### Stored rows:
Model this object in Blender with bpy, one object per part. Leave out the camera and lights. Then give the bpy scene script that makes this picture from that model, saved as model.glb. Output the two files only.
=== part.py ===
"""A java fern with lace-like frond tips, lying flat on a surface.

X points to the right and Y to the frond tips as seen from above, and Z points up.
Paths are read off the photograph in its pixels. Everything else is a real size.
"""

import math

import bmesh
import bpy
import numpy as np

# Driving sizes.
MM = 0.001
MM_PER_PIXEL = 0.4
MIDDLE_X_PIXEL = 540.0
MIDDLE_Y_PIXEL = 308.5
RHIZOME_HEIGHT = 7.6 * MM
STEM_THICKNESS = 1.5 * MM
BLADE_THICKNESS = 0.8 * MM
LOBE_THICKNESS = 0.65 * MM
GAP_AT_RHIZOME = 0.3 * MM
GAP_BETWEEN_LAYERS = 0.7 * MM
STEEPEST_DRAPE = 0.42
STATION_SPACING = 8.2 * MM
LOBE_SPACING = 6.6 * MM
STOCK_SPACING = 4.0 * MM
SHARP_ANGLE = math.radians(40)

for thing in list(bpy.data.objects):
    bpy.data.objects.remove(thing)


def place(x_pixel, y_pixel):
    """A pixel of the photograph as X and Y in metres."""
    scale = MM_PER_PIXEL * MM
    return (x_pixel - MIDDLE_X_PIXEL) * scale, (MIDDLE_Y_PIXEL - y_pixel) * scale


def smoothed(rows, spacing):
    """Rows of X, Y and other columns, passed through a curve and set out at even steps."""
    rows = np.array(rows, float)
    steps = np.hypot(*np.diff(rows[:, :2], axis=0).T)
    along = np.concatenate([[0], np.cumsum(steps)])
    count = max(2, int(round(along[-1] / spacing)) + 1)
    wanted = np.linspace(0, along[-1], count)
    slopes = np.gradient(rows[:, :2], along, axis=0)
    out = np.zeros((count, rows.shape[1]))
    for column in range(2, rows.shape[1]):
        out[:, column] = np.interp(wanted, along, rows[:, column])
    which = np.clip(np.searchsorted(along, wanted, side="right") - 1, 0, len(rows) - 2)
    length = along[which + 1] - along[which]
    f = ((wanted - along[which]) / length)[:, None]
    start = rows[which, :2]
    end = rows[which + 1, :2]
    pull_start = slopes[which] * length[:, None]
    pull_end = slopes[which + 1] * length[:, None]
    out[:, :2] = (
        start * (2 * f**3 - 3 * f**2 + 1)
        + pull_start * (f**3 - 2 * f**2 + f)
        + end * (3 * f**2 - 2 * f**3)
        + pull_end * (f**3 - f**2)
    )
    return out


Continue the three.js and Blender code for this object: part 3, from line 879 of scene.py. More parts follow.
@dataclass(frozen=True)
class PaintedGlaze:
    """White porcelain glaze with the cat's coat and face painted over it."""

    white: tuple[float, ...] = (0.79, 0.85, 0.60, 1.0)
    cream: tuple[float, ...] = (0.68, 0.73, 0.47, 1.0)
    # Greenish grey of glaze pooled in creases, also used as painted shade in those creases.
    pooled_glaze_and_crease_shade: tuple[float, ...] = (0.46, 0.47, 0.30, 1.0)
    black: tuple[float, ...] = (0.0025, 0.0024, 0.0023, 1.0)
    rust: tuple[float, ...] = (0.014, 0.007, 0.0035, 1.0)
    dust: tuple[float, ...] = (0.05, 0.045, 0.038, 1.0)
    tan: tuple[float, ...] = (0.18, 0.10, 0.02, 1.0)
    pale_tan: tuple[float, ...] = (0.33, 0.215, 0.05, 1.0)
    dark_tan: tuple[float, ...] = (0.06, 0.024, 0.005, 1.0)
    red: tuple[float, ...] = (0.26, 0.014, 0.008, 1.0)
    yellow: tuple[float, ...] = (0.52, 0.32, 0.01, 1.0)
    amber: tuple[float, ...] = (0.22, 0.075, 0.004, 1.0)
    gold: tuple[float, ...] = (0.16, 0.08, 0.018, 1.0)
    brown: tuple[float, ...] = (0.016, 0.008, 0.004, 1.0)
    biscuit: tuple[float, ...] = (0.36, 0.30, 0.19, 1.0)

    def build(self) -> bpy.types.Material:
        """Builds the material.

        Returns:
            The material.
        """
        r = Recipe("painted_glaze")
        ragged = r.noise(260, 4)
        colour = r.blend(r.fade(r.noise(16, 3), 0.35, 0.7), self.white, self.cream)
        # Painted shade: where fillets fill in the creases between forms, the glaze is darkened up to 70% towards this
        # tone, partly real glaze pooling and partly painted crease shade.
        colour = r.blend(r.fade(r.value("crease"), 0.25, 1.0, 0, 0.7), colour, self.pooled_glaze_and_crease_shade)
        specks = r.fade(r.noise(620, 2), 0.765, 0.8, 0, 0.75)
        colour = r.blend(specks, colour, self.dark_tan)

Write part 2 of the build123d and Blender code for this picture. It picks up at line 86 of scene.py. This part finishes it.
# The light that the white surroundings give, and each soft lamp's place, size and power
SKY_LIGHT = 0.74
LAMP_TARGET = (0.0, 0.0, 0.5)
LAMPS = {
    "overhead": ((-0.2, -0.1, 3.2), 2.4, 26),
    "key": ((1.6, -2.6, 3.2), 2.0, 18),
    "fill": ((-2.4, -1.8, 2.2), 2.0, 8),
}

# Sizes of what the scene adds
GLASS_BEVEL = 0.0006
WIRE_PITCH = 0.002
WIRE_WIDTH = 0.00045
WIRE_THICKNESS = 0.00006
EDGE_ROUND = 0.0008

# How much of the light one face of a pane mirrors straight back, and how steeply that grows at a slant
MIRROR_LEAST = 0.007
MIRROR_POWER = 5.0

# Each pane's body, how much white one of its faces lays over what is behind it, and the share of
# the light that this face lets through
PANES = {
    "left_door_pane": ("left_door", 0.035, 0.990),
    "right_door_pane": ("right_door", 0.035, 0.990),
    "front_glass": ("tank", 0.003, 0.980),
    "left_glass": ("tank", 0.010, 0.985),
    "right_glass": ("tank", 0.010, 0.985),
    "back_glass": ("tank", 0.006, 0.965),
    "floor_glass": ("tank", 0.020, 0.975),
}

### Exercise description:
Above are the entries. Quote exactly the lines from the one bearing "Continue the three.js" through the one bearing "porcelain glaze with".

### Final result:
Continue the three.js and Blender code for this object: part 3, from line 879 of scene.py. More parts follow.
@dataclass(frozen=True)
class PaintedGlaze:
    """White porcelain glaze with the cat's coat and face painted over it."""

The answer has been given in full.